Ansonsten zeigt das Buch als solches von der technischen Seite Vorurteile bestätigt, die mit BoD-Produktionen – also vom Prinzip BoD her, nicht nur von der gleichnamigen Firma in Norderstedt – gerne in Zusammenhang gebracht werden. Neben dem fehlenden finalen Korrektorat – oder wenigstens einem erkennbaren Versuch dazu – fehlt auch der Umgang mit den Möglichkeiten der Textverarbeitung Word, mit der das Buch erkennbar produziert wurde: Nicht nur, dass die seelen-, charakter- und wirkungslose Standardschrift Times New Roman verwendet wurde, auch die automatische Silbentrennung ist wohl unbekannt – geschweige denn die Möglichkeit, Trennungen auch von Hand zu setzen –, auch die Tatsache, dass man die Absatzkontrolle bei einem Buchlayout abschalten sollte, wurde nicht berücksichtigt. Und so weiter –

Der Eindruck, der jetzt entstanden ist, ist falsch. Die Geschichte als solche gehört möglicherweise nicht zu Falkes besten Werken, aber sie ist nicht wirklich schlecht. Was hier dem Leser der Rezension vorzuliegen scheint, ist eine Überlagerung einer an sich recht lesbaren Geschichte mit lauter Ärgerlichkeiten, und genau das ist der Fall. Für mich ist die lieblos-schlampige Produktion dieses Werkes so ärgerlich, dass ich Mühe habe, den eigentlichen Eindruck der Geschichte auf mich herauszuarbeiten, mich überhaupt daran zu erinnern. Und das ist das Problem, das ein Autor in der Selbstverlegerrolle eines Matthias Falke überlegen und unbedingt berücksichtigen sollte: Dein literarisches Werk kann so genial sein, wie du willst und kannst und wie es noch niemand gesehen hat; wenn die Präsentation schlecht ist, wird es niemand wirklich wahrnehmen.
(Und das ist – nebenbei und im Vorgriff – ein Eindruck, der sich bei »Harey«, der Kurzgeschichtensammlung Falkes, die ich gerade lese, noch verstärken wird; denn hier trifft die Lieblosigkeit der Buchproduktion durch den Autor auf geniale Geschichten, da reißt die papierne Diskrepanz, zwischen dem, was man liest und dem, wie man liest, lauter auf, als man es sich vorzustellen wagt.

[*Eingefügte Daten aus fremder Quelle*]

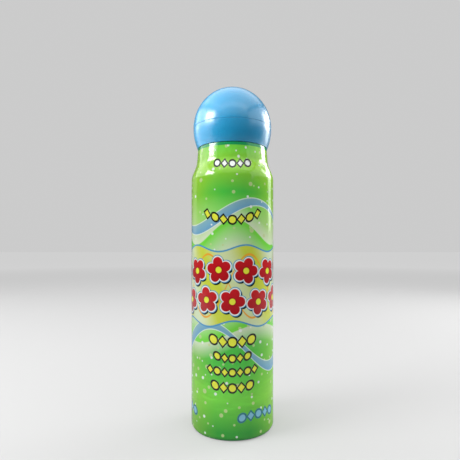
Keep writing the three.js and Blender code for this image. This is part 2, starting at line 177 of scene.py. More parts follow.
# Sizes of the cap, in millimetres
CAP_WALL = 1.3
CAP_FOOT_W = 1.35
CAP_BORE_R = NECK_R + THREAD_DEPTH + RUN
SPIGOT_WALL = 1.0
SPIGOT_R = CAP_BORE_R + SPIGOT_WALL
SPIGOT_GAP = 0.5
BEAD_R = 0.3
EQUATOR_Z = JOINT_Z - FIT / 2
FOOT_DROP = 0.12  # from the foot of the cap's solid to the foot that shows
PARTING_GAP = 0.03
PARTING_BEVEL = 0.06
LINER_STOP_W = 0.8
LINER_STOP_H = 0.8
LINER_STOP_CHAMFER = 0.4
GATE_R = 1.0  # dimple at the cap's top, where the mould was filled
GATE_DEPTH = 0.14
GATE_RIM_W = 0.25
GATE_RIM_DROP = 0.04
GATE_SLOPE_W = 0.18
STUB_R = 0.32  # rest of the inlet's plastic in the dimple
STUB_TOP_R = 0.24
STUB_H = 0.08

GLARE_RECEIVERS = "pieces under the glare"  # collection of what the glare panels light
SAME_POINT = 1e-6  # metres under which a rolled mesh's points are merged
CLOSE_POINTS = 2e-6  # metres under which a cut piece's points are merged
ROUND = 192  # segments of a round piece
SLEEVE_ROUND = 288
FOAM_ROUND = 240
CAP_ROUND = 256
SMALL_ROUND = 96
WIRE_STEPS = 48  # to a turn of the spring
DRILL_ROUND = 32


# Outlines of turned pieces: points of radius and height in millimetres


def arc(centre, radii, from_deg, to_deg, steps):
    """Points of an ellipse's arc."""
    angles = [math.radians(from_deg + (to_deg - from_deg) * i / steps) for i in range(steps + 1)]
    return [(centre[0] + radii[0] * math.cos(a), centre[1] + radii[1] * math.sin(a)) for a in angles]


def loop(points):
    """The outline with its first point again at the end."""
    return [*points, points[0]]


def rounded(points, radius, steps=4, least_turn_deg=20, most_share=0.45):
    """The outline with its corners rounded off, as a mould leaves them. Shallow corners stay.

    One that starts on the axis ends there too and keeps both ends, and any other closes on itself.
    """
    on_axis = points[0][0] == 0
    result = []
    for i, corner in enumerate(points):
        at = Vector(corner)
        back = Vector(points[i - 1]) - at
        ahead = Vector(points[(i + 1) % len(points)]) - at
        is_end = on_axis and i in (0, len(points) - 1)
        opening = math.pi if is_end else back.angle(ahead, math.pi)
        if math.pi - opening < math.radians(least_turn_deg):
            result.append(tuple(at))
            continue
        cut = min(radius / math.tan(opening / 2), most_share * back.length, most_share * ahead.length)
        start = at + back.normalized() * cut
        end = at + ahead.normalized() * cut
        for step in range(steps + 1):
            s = step / steps
            result.append(tuple(start * (1 - s) ** 2 + at * 2 * s * (1 - s) + end * s * s))
    return result if on_axis else loop(result)


def washer(outer_r, inner_r, foot, top):
    """Outline of a flat ring."""
    return [(outer_r, foot), (outer_r, top), (inner_r, top), (inner_r, foot)]


def shoulder(offset, steps):
    """Outside of the S-shaped shoulder, from the straight wall up to the band, moved out by an offset."""
    points = []
    for i in range(steps + 1):
        swing = (1 - math.cos(math.pi * i / steps)) / 2
        radius = BOTTLE_R + (LEDGE_R + BAND_TAPER - BOTTLE_R) * swing
        points.append((radius + offset, BODY_H + SHOULDER_H * i / steps))
    return points


# Node trees


class Field:
    """A value in a node tree. Its sums, products and comparisons add Math nodes."""

    def __init__(self, graph, socket):
        self.graph = graph
        self.socket = socket

    def do(self, operation, *others):
        return self.graph.math(operation, self, *others)

    __add__ = partialmethod(do, "ADD")
    __sub__ = partialmethod(do, "SUBTRACT")
    __mul__ = partialmethod(do, "MULTIPLY")
    __truediv__ = partialmethod(do, "DIVIDE")
    over = partialmethod(do, "FLOORED_MODULO")  # remainder after whole periods, never negative
    power = partialmethod(do, "POWER")
    at_least = partialmethod(do, "MAXIMUM")
    at_most = partialmethod(do, "MINIMUM")
    whole = partialmethod(do, "FLOOR")
    size = partialmethod(do, "ABSOLUTE")
    sin = partialmethod(do, "SINE")
    cos = partialmethod(do, "COSINE")


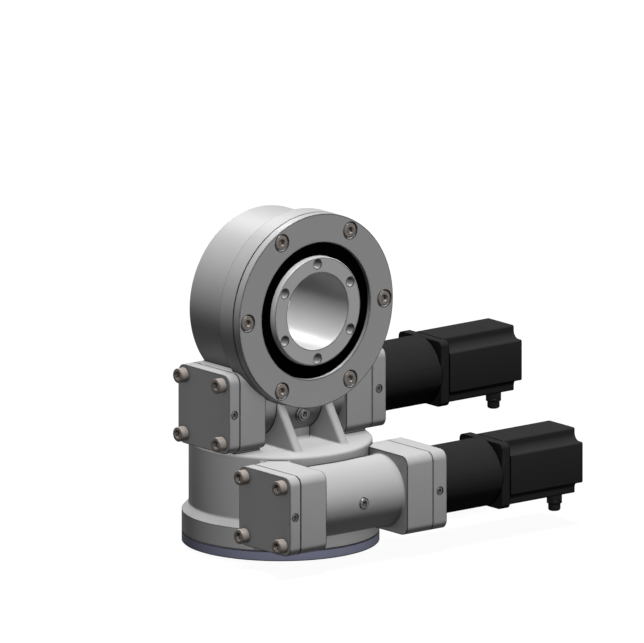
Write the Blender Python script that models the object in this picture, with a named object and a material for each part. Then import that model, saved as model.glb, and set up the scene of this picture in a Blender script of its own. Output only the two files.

Doch dazu später.)

Zwei Dinge wären noch zu erwähnen, für die der Autor nur mittelbar etwas kann:
Die matten Umschläge von BoD, Norderstedt, sind nicht wirklich empfehlenswert. Ich habe bei meinen eigenen Produktionen schon die Erfahrung gemacht, dass sie deutlich stärker und dauerhafter dazu neigen, Fingerabdrücke aufzunehmen und wiederzugeben, von leichten Kratzern und ähnlichen unansehnlichen Spuren ganz zu schweigen.
Und das Ttelbildlayout lässt jede Unverwechselbarkeit missen. Was daran liegt, dass der Autor die Möglichkeiten von BoD nutzte, ein Titelbildlayout automatisch zu generieren. Das von ihm gerne – auch bei anderen Büchern, wie z. B. »Harey« genutzte Layout – ist gefällig, angenehm, es gefällt mir auch, hat mich immer wieder gereizt, und es spielt auch keine Rolle, dass es eigentlich dem Genre Krimi zugedacht sein soll, glaubt man BoD. Aber das Problem ist, dass es theoretisch jedem Autoren zur Verfügung steht, und dass sein Reiz allgemein so groß ist, dass es diesen eigentlich auch schon wieder verloren hat. Man erkennt bei diesem Layout BoD nicht nur an der ISBN, sondern auch an dieser Optik. Schade.
Aber für diese beiden Dinge kann der Autor, wie gesagt, nicht wirklich etwas.